Jarrod is currently engaged in the development of a QPCR assay utilizing TaqMan Fam/TAMRA probes to amplify bisulfite treated DNA so as to determine the methylation state of several cancer markers for the early detection of prostate cancer.
Jarrod is also the system administrator for the two SGI supercomputers along with the network of seven Unix workstations running the most current version of SGI IRIX. These systems are essential for viewing structures, designing molecular models, calculating molecular structures, and the design and inspection of nanodevices. Some of the software used in these endeavors include: CNX, Spartan, Gaussian, Insight II, Midas and Chimera.
These systems have been used for structural calculations such as those found in Clark & Shevchuk et al Methods for the design and analysis of oligodeoxynucleotide-based DNA (cytosine-5) methyltransferase inhibitors. They have likewise proved useful in producing molecular models for demonstration of nanodevices such as the DNA Y-Junction and Camshaft.
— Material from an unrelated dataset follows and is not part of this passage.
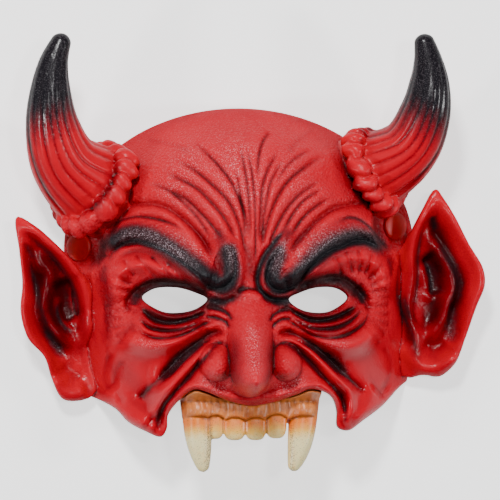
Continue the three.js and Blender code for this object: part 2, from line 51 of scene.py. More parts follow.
# Points on a smooth line through the given ones, at shares from 0 to 1 of the way along it.
def curvePoints(points, shares, closed=False):
    p = np.asarray(points, float)
    count = len(p)
    place = np.asarray(shares, float) * (count if closed else count - 1)
    i = np.floor(place).astype(int)
    if not closed:
        i = np.clip(i, 0, count - 2)
    w = (place - i)[:, None]
    if closed:
        q = [p[(i + k) % count] for k in (-1, 0, 1, 2)]
    else:
        longer = np.vstack([2 * p[0] - p[1], p, 2 * p[-1] - p[-2]])
        q = [longer[i + k] for k in range(4)]
    d = [np.sqrt(np.linalg.norm(q[k + 1] - q[k], axis=1))[:, None] for k in range(3)]
    d[1] = np.where(d[1] < 1e-4, 1, d[1])
    d[0] = np.where(d[0] < 1e-4, d[1], d[0])
    d[2] = np.where(d[2] < 1e-4, d[1], d[2])
    t1 = ((q[1] - q[0]) / d[0] - (q[2] - q[0]) / (d[0] + d[1]) + (q[2] - q[1]) / d[1]) * d[1]
    t2 = ((q[2] - q[1]) / d[1] - (q[3] - q[1]) / (d[1] + d[2]) + (q[3] - q[2]) / d[2]) * d[1]
    bend = -3 * q[1] + 3 * q[2] - 2 * t1 - t2
    return q[1] + t1 * w + bend * w ** 2 + (2 * q[1] - 2 * q[2] + t1 + t2) * w ** 3


# Distance from a smooth line, the share of the way along it, and whether a place is on its left.
def alongLine(x, y, line, reach, steps=5):
    path = curvePoints(line, np.linspace(0, 1, steps * (len(line) - 1) + 1))
    away = np.full(x.shape, np.inf)
    share = np.zeros(x.shape)
    left = np.zeros(x.shape, bool)
    low, high = path.min(0) - reach, path.max(0) + reach
    near = (x > low[0]) & (x < high[0]) & (y > low[1]) & (y < high[1])
    px, py = x[near], y[near]
    best = np.full(px.shape, np.inf)
    where = np.zeros(px.shape)
    side = np.zeros(px.shape)
    for i in range(len(path) - 1):
        dx, dy = path[i + 1] - path[i]
        ox, oy = px - path[i][0], py - path[i][1]
        along = np.clip((ox * dx + oy * dy) / (dx * dx + dy * dy), 0, 1)
        gap = np.hypot(ox - dx * along, oy - dy * along)
        closer = gap < best
        best[closer] = gap[closer]
        where[closer] = (i + along[closer]) / (len(path) - 1)
        side[closer] = (dx * oy - dy * ox)[closer]
    away[near] = best
    share[near] = where
    left[near] = side > 0
    return away, share, left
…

Jarrod has worked on the detection of Human Telomerase RNA in the PC-3 prostate cell line utilizing RT-PCR and the Agilent 2100 Bioanylzer.
Fuller & Clark, et al Use of microfluidics chips for the detection of human telomerase RNA.
Jarrod’s projects have included the development of an EMSA technique utilizing microfludics. M·EcoRII and M·HhaI were purified from transformed E.Coli to near homogeneity and used for the EMSA. Then the DNA Y-Junction and Camshaft were developed as binding scaffolds for DNA methyltransferases to demonstrate that ordered covalent binding of these enzymes to 5-FdC would retard their mobility on a DNA microfluidics chip.
Clark & Shevchuk, et al Mobility-shift analysis with microfluidics chips.
A 1998 graduate of Humboldt State University, Jarrod holds a bachelor’s degree in Cellular Molecular Biology. His expertise is in molecular biology techniques and biochemistry applications, as well as in the detection of infectious diseases. During the last several years he has successfully supported the studies of Dr. Steven Smith by characterizing methyltransferases and investigating their role in DNA damage and repair, as well as the various applications of bionanotechnology in early cancer detection.